Stephen Harper dépassera Louis Saint-Laurent jeudi au 7e rang du palmarès des premiers ministres qui ont été au pouvoir le plus longtemps au Canada, puis Brian Mulroney au 6e rang, à la mi-novembre.

Plusieurs historiens consultés par La Presse s'entendent pour dire qu'il s'agit de jalons importants pour M. Harper et le Canada. «Du temps au pouvoir: c'est ce que tout premier ministre veut», a noté Jack Granatstein, historien et auteur de Prime Ministers: Ranking Canada's Leaders.

«Vous ne pouvez pas faire grand-chose sans temps... Ceux qui sont considérés comme les grands premiers ministres de ce pays sont ceux qui ont gouverné pendant une longue période, comme Macdonald, Laurier et King.»

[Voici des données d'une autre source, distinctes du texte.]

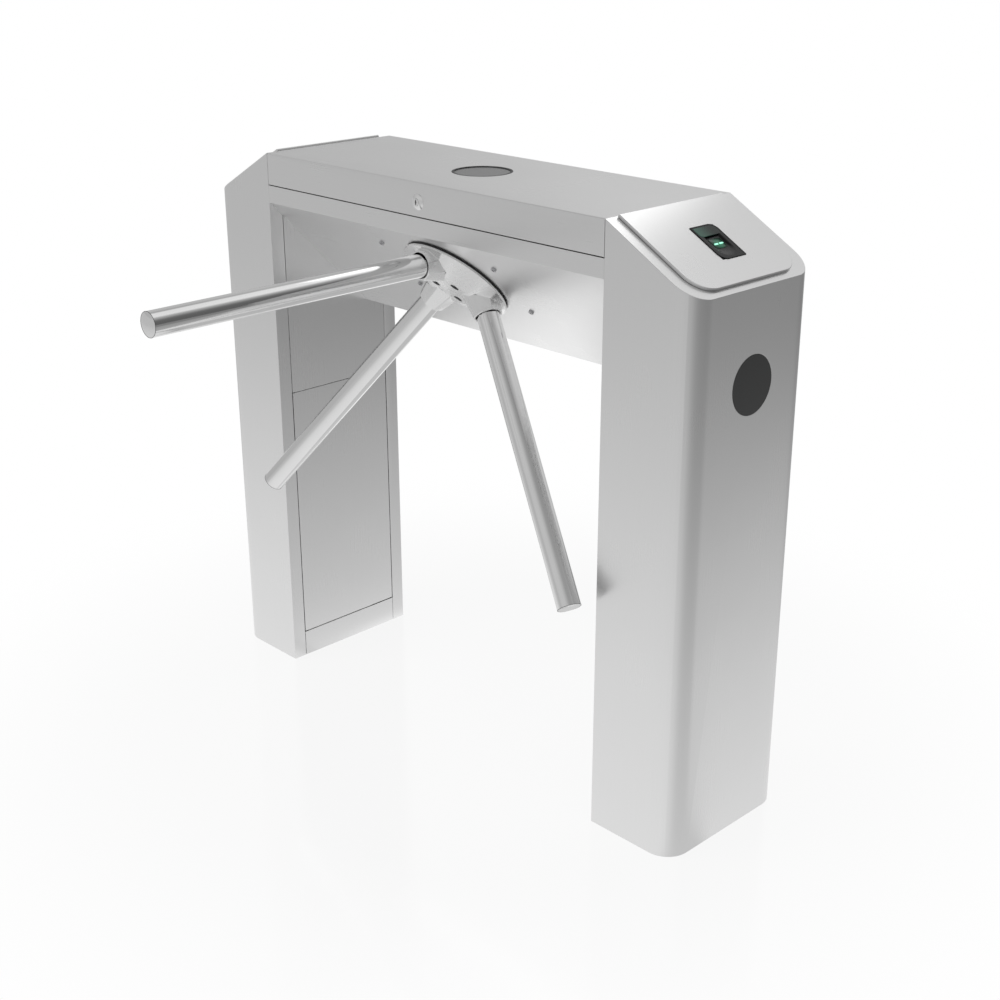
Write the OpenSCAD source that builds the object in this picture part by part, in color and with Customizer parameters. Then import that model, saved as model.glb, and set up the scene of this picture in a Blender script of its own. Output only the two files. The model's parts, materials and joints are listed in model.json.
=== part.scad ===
// Tripod turnstile: two sheet metal columns carry a beam with a sloped
// front, and a hub with three arms turns on an axis tilted by 45 degrees.
// Origin: centre of the footprint on the floor. +X runs along the beam
// towards the column with the reader, the arms reach out to -Y, +Z is up.

/* [Cabinet] */
// Overall length of the cabinet along the beam
cabinet_l = 1120; // [1060:5:1240]
// Depth of the cabinet, front to rear
cabinet_w = 280; // [274:1:310]
// Height of the closed lid above the floor
cabinet_h = 985; // [975:1:1010]
// Length of each end column
column_l = 165; // [160:1:190]
// Drop of the sloped top over a column
slope_drop = 92; // [80:1:104]
// Radius of the upright outer corners of a column
corner_r = 42; // [32:1:46]
// Thickness of the cabinet sheet
sheet_t = 2; // [1.8:0.1:2.3]
// Width of a visible seam round a moving panel
seam = 1.5; // [1.3:0.1:2]

/* [Beam] */
// Height of the upright front strip under the lid
strip_h = 30; // [26:1:34]
// Height of the beam with the closed lid
beam_h = 298; // [290:1:310]
// Setback of the rain rim behind the lid lip
rim_in = 4; // [3.8:0.1:5]
// Height of the rain rim above the strip
rim_h = 11; // [8:0.5:11.5]
// Thickness of the end plates bolted to the columns
end_plate_t = 3; // [2.5:0.5:5]
// Diameter of the cable hole between beam and column
cable_d = 60; // [30:1:64]
// Thread diameter of the bolts that join beam and column
beam_bolt_d = 8; // [6:1:10]

/* [Lid] */
// Height of the lid lip
lip_h = 54.5; // [53:0.5:57]
// Outside radius of the lid's long folds
lid_r = 3; // [2.5:0.5:5]
// Gap between the lid and a column
lid_gap = 0.6; // [0.5:0.1:1.5]
// Depth of the lid's end flanges
lid_end_h = 20; // [12:1:26]
// Length of the hinge along the rear
hinge_l = 500; // [300:20:700]
// Diameter of a hinge knuckle
knuckle_d = 9; // [8:0.5:9.4]
// Diameter of the hinge rod
hinge_rod_d = 4; // [3:0.5:5]
// Thickness of a hinge leaf
leaf_t = 1.5; // [1.2:0.1:1.8]
// Height of a hinge leaf
leaf_h = 26; // [18:1:32]

/* [Lid lock] */
// Depth of the lock's axis below the lid's top
lock_down = 31; // [29:0.5:32]
// Diameter of the lock's chrome collar
lock_collar_d = 26; // [22:1:30]
// Height of the collar's dome
lock_rise = 5; // [3:0.5:6]
// Diameter of the lock barrel
lock_d = 19; // [16:0.5:22]
// Diameter of the turning plug
plug_d = 12; // [10:0.5:13]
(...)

Le professeur au département d'histoire de l'Université Carleton Stephen Azzi a mené un sondage auprès de 117 experts de la politique et de l'histoire canadiennes en 2011 afin d'établir un palmarès des meilleurs premiers ministres canadiens. M. Harper s'est classé au 11e rang. Mais selon M. Azzi, sa progression au palmarès de la longévité pourrait améliorer son classement si un sondage semblable était mené à nouveau.

C'est d'autant plus vrai que si son parti est reporté au pouvoir en 2015, M. Harper pourrait dépasser Jean Chrétien au 5e rang, quelques semaines plus tard.

«Généralement, les premiers ministres qui ont eu le plus de succès ont été ceux qui ont servi de longs mandats. Parce que c'est seulement en étant au pouvoir pendant longtemps que vous pouvez laisser votre marque dans l'histoire», a expliqué le professeur de l'Université Carleton.

C'est ce que soutient le journaliste et auteur Paul Wells dans son livre sur Stephen Harper intitulé The Longer I'm Prime Minister, publié il y a quelques mois. «Il avait besoin de durer, parce que la plupart des changements qu'il voulait faire ne pouvaient l'être trop rapidement», a écrit M. Wells.

Lors de la campagne électorale de 2008, le chef du Parti conservateur du Canada avait établi clairement certains de ses objectifs: «Notre parti doit s'assurer qu'il gouverne dans l'intérêt de la large majorité de la population. Cela veut non seulement dire que nous voulons tirer les Canadiens vers le conservatisme, mais aussi que les conservateurs doivent eux aussi se déplacer vers les Canadiens s'ils veulent continuer à diriger le pays.»

Union de la droite

L'union de la droite et l'accession du nouveau Parti conservateur au pouvoir sont les réussites le plus souvent attribuées au premier ministre actuel.

Depuis 2006, le gouvernement Harper a de plus négocié de nombreux accords de libre-échange, il a donné une plus grande place à la monarchie dans les symboles nationaux, il a adopté des lois criminelles plus sévères, il a reconnu la nation québécoise, il a traversé la crise financière de 2009 et il s'est rapproché considérablement d'Israël, entre autres choses.

Mais pour certains, il s'agit d'une feuille de route peu reluisante lorsqu'on la compare au libre-échange avec les États-Unis de Brian Mulroney, à la Charte canadienne de Pierre Elliott Trudeau ou à la création de la fédération de John A. Macdonald, par exemple.

Questionné sur le fait qu'il se ferait prochainement supplanter par M. Harper au 6e rang du palmarès de la longévité, M. Mulroney a simplement lancé: «Bravo!»

«Moi, j'ai été chef du Parti progressiste-conservateur», a-t-il cependant ajouté, en insistant sur le mot «progressiste». «Ils ont amputé la partie progressiste du nom, ce qui est correct, mais ils ne devraient pas l'amputer de notre patrimoine.»

L'historien et ancien politicien libéral John English croit pour sa part que le premier ministre actuel «a déjà accédé aux livres d'histoire comme étant un premier ministre significatif».

Et que ce soit à cause du rythme des changements qu'il apporte ou des sentiments polarisés qu'il provoque, ou encore du mystère qui l'entoure encore près de neuf ans après son accession au pouvoir, «Harper sera un personnage qui fera l'objet de beaucoup d'attention après son mandat», prédit M. English.